As noted here, all of these cases are in breach of Russia’s own Criminal Code (Article 12 § 3) which prohibits the prosecution of nationals who commit an offence on the territory of another country under Russian law unless “the crime was directed against the interests of the Russian Federation or a citizen of the Russian Federation.”   

Memorial stresses that the fact that the two officers later took Russian citizenship is immaterial. 

Memorial quite rightly does not consider the charges linked with Maidan, however they were insultingly absurd and are thus a chilling warning to other Ukrainians of what they could expect.

At the court hearing immediately prior to the predetermined verdict, Kolomiyets’ lawyer presented documents from Ukraine’s Prosecutor General which pointed out that Kolomiyets was not facing any charges over Euromaidan in mainland Ukraine.  The documents confirmed that while 33 Berkut officers had been injured during the Euromaidan protests, neither of the two alleged ‘victims’ had ever reported any injuries.   

The two former Berkut officers claimed to have ‘suffered pain’.  This was presumably memorable enough for them to claim after two and a half years to recognize the young man. 

Kolomiyets, in fact, denies ever having hurled any Molotov cocktails on Hrushevsky St, and it is more than likely that a photo proving that he had been on Maidan was all that was required to arrest the Ukrainian. 

The case is especially disturbing since there is nothing even linking Kolomiyets with Crimea.  The young man who is from Kyiv oblast was arrested in the Northern Caucuses of Russia on May 15, 2015, where he was living with his partner Galina Zalikhanova and her four children. 

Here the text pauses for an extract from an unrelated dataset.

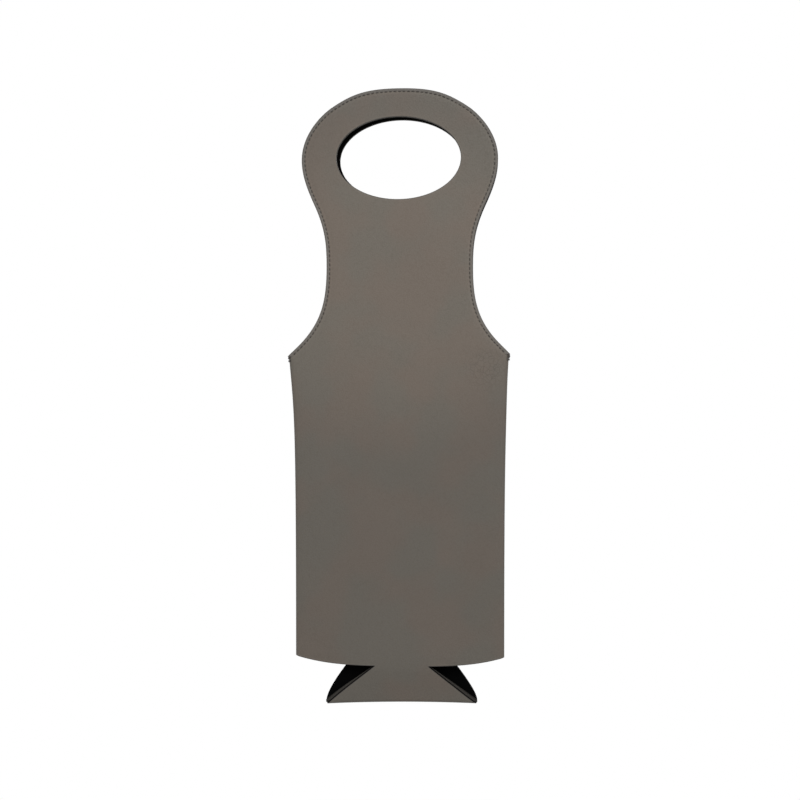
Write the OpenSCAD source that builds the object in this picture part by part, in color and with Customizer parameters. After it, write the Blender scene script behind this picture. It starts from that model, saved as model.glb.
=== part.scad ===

When officers turned up on May 15, the first thing they said to her was that Kolomiyets was a Maidan activist.  During the search, they found a small package with some hashish in her ex-husband’s safe.  New testimony was presented at the last court hearing which confirms that Kolomiyets did not have access to that safe. 

The story with the ‘drugs’ that Kolomiyets is accused of possessing is quite absurdly implausible.  Zalikhanova says that she had seen enough films to know that she shouldn’t touch the package.  Although the officers were put out and threatened to take her children away from her, she refused to handle the package and they did finally leave without recording the hashish in the protocol.  All of this was seen and has been confirmed by a woman who was staying in their place. 

The prosecution then claimed that Kolomiyets had been ‘released’ in Nalchik where he was supposed to have stayed the night at the station, then gone to some field by one taxi, gathered some hashish growing wild, 150 grams of which the officers then ‘found’ in another taxi that he was driving in.  Even if one could believe for a second that the officers had released him, there was no reason for Kolomiyets to have stayed the night at the station, since Galina has three sisters living in Nalchik who would have happily put him up.  She believes that in all of this the same packet found in her ex-husband’s safe has been used.

The charges over Maidan were laid shortly after those for “possession of drugs in a large quantity”.  He received 6 years on the Maidan charge and 4 years for the ‘drugs’.  Worth noting that the use of a second charge, over something almost certainly planted, was first used against Kostenko. 

There are other parallels between the cases of Kostenko and Kolomiyets, including the allegations (and evidence) of severe torture.  In Kolomiyets’ case these included the use of asphyxiation and electric shocks.

Kolomiyets was sentenced to 10 years’ maximum security prison on June 10.  The appeal has not yet been heard, but there are unfortunately no grounds for expecting justice to prevail.   

There is instead reason to fear that this is not the end to surreal trials of Maidan activists, with the de facto prosecutor Natalya Poklonskaya having already threatened to instigate a large number.  The trials are effectively a ‘reward’ to those former Berkut officers who betrayed their oath to Ukraine and helped Russia seize control in Crimea and a thuggish warning to all Ukrainians.